**SOURCE DATA**:
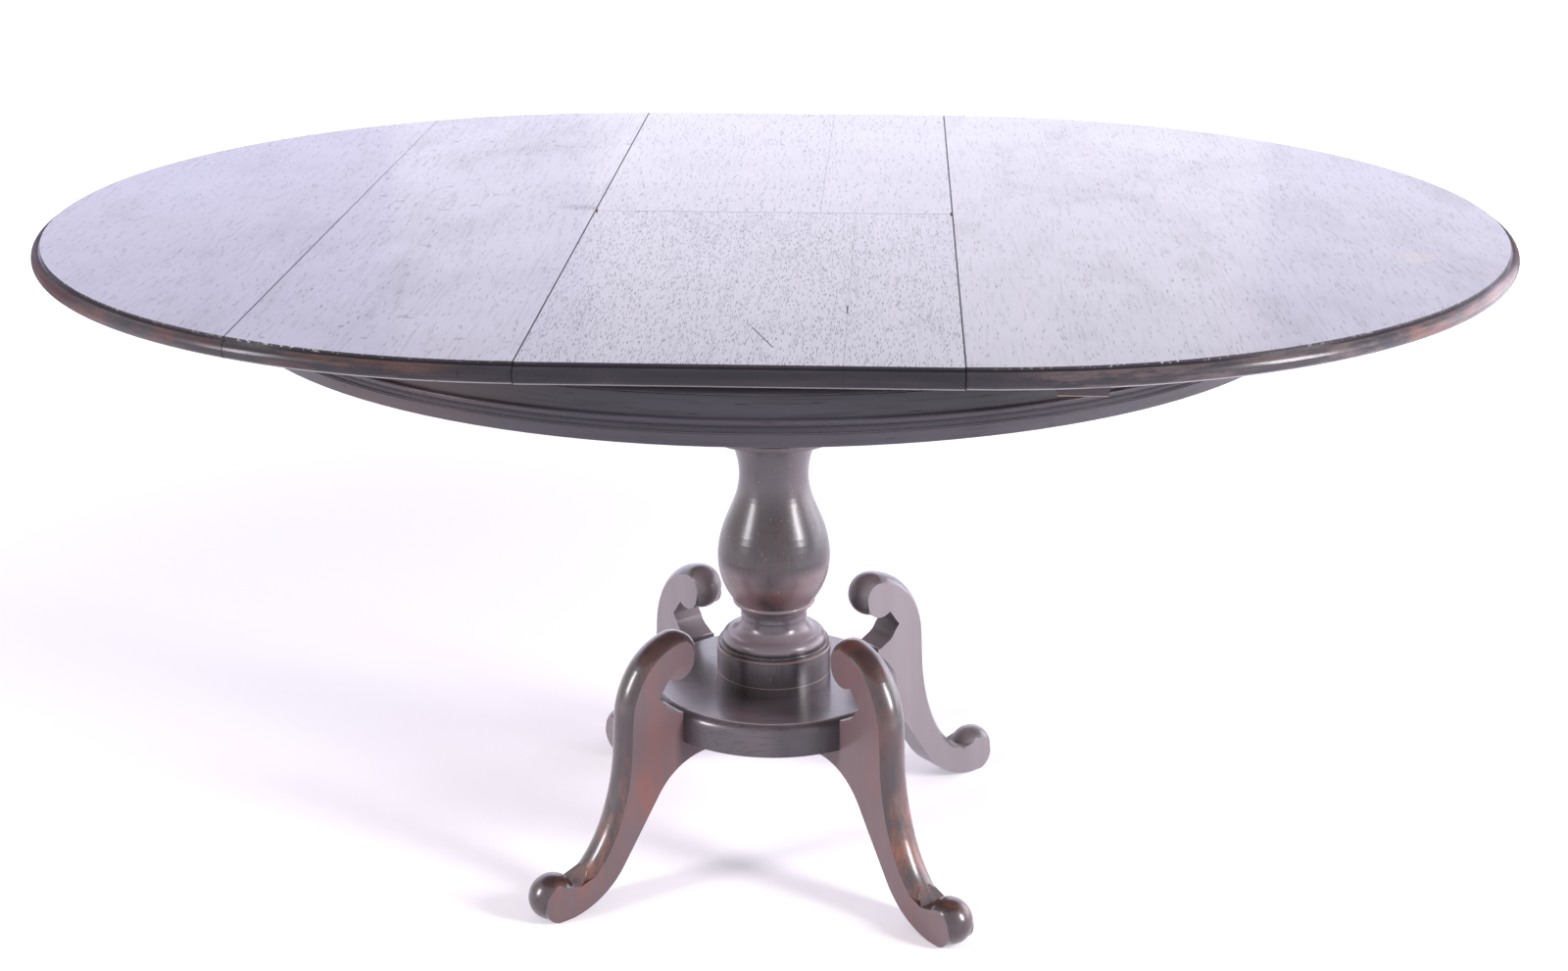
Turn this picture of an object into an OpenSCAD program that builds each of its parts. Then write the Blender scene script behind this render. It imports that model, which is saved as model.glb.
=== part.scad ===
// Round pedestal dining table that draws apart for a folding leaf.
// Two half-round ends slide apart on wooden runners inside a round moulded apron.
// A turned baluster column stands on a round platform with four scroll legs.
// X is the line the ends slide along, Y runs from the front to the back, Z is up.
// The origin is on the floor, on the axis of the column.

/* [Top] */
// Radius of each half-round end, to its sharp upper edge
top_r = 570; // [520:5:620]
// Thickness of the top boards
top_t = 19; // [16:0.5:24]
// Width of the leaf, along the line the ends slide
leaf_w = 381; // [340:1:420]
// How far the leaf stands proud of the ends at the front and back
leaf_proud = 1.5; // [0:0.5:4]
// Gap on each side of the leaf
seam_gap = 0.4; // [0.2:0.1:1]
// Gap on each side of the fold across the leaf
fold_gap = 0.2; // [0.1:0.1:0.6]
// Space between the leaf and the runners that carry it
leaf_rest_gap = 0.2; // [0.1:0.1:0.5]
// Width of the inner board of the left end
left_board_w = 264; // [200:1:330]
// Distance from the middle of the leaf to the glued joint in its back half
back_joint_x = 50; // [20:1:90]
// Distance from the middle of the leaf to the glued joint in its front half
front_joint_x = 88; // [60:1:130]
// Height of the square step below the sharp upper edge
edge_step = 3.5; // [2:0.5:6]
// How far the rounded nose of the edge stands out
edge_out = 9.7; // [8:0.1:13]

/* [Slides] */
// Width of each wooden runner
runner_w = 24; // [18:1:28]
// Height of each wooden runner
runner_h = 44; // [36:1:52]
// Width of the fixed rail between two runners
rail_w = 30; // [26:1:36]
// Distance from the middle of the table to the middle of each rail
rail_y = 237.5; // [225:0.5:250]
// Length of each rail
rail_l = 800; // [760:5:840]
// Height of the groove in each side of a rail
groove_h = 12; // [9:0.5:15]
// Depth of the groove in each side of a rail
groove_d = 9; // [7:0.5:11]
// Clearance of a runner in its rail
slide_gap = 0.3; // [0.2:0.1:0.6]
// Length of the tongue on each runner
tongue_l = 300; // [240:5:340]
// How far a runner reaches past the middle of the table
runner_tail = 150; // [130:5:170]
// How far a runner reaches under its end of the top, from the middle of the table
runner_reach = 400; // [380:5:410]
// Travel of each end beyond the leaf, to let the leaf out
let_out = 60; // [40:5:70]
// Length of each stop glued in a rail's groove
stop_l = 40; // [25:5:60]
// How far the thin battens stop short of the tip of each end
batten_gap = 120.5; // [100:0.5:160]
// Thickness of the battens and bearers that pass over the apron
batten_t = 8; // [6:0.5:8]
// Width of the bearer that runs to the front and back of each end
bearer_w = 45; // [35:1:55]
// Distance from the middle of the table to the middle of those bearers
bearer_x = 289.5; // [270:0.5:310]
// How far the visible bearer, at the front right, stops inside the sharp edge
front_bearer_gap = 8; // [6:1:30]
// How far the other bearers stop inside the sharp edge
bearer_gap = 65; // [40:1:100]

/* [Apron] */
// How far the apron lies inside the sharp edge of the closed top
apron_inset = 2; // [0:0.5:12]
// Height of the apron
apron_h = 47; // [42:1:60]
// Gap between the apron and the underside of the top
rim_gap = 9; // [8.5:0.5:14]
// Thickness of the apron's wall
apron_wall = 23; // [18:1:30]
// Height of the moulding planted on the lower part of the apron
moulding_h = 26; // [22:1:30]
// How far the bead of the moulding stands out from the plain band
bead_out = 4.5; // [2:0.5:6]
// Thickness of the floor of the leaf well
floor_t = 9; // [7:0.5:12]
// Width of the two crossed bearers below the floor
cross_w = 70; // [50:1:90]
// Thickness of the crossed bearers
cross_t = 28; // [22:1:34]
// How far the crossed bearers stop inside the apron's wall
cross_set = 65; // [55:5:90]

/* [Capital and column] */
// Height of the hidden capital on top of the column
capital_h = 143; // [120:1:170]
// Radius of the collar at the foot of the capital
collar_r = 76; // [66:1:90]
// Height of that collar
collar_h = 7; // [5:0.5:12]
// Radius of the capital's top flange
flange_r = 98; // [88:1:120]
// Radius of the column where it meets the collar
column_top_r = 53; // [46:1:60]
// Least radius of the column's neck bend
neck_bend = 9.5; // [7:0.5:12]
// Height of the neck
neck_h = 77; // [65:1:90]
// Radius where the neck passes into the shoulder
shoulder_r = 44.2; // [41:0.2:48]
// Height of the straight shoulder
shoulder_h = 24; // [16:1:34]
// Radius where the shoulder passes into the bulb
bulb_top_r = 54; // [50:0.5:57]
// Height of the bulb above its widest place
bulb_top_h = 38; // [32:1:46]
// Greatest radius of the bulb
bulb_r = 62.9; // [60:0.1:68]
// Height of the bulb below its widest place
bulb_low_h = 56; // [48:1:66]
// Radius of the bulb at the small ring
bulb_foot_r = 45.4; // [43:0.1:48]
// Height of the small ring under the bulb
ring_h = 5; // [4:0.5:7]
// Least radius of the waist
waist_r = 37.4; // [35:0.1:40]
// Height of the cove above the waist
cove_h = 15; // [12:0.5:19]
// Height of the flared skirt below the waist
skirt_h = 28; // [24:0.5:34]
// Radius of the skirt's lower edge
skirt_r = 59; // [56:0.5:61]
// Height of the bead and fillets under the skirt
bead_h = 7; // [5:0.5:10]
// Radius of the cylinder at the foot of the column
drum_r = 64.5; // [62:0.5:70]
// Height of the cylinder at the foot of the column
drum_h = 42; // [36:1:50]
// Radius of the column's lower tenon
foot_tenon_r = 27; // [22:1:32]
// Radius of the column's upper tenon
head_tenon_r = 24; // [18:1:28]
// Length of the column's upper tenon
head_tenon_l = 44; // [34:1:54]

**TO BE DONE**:
Write out exactly the lines from the start of the material through the line with "of the column.". No other output is expected.

**ANSWER**:
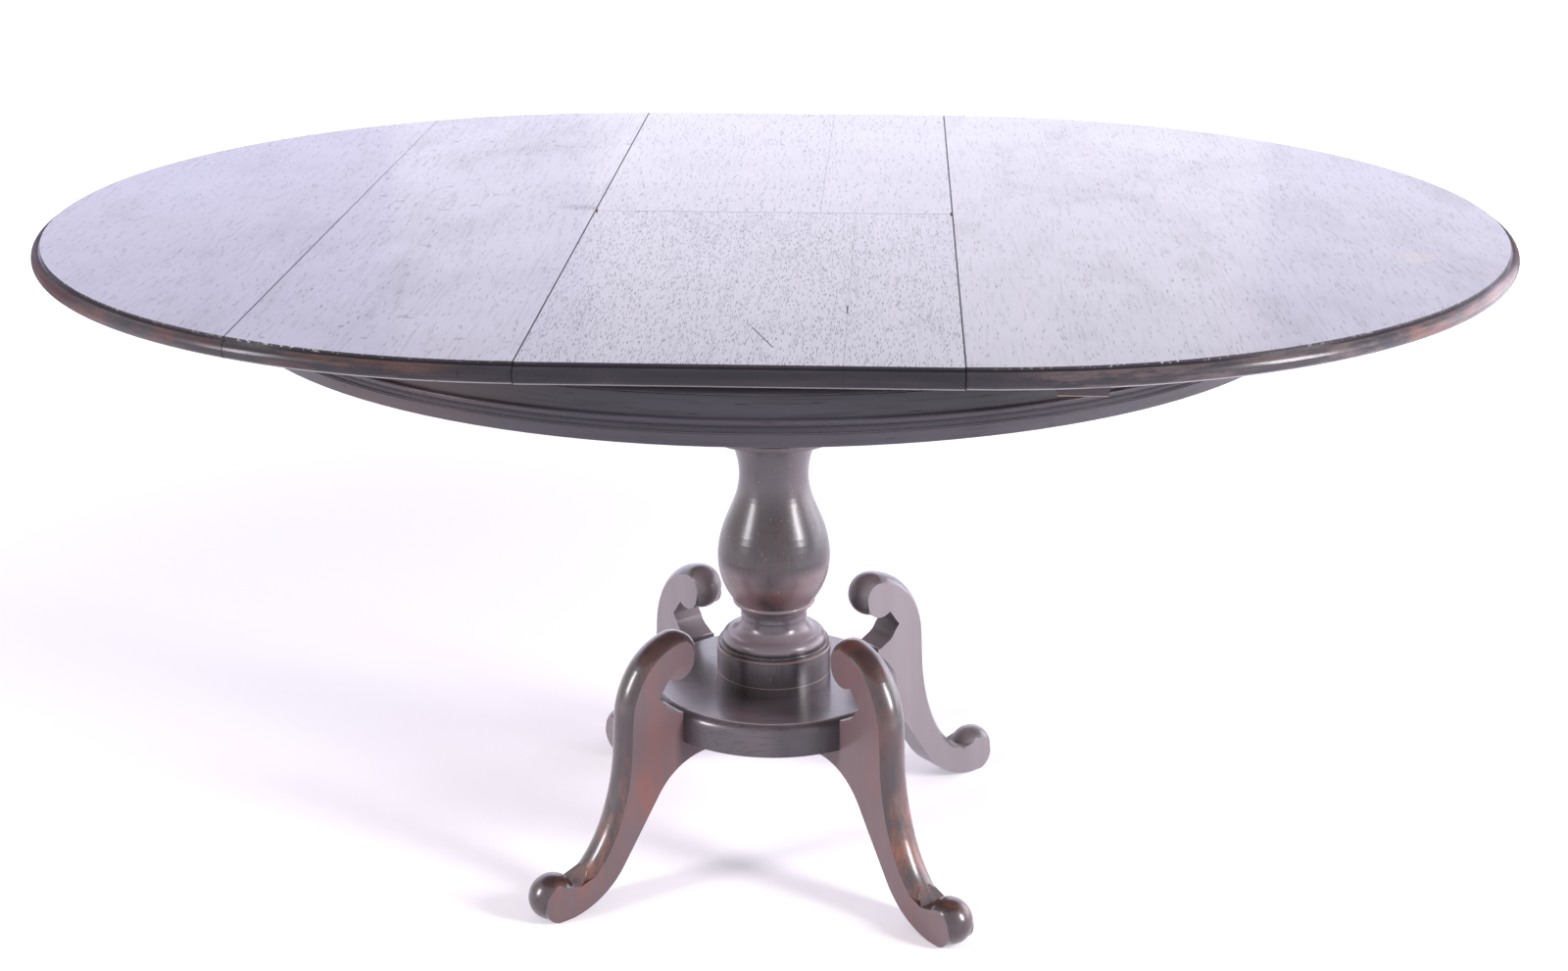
Turn this picture of an object into an OpenSCAD program that builds each of its parts. Then write the Blender scene script behind this render. It imports that model, which is saved as model.glb.
=== part.scad ===
// Round pedestal dining table that draws apart for a folding leaf.
// Two half-round ends slide apart on wooden runners inside a round moulded apron.
// A turned baluster column stands on a round platform with four scroll legs.
// X is the line the ends slide along, Y runs from the front to the back, Z is up.
// The origin is on the floor, on the axis of the column.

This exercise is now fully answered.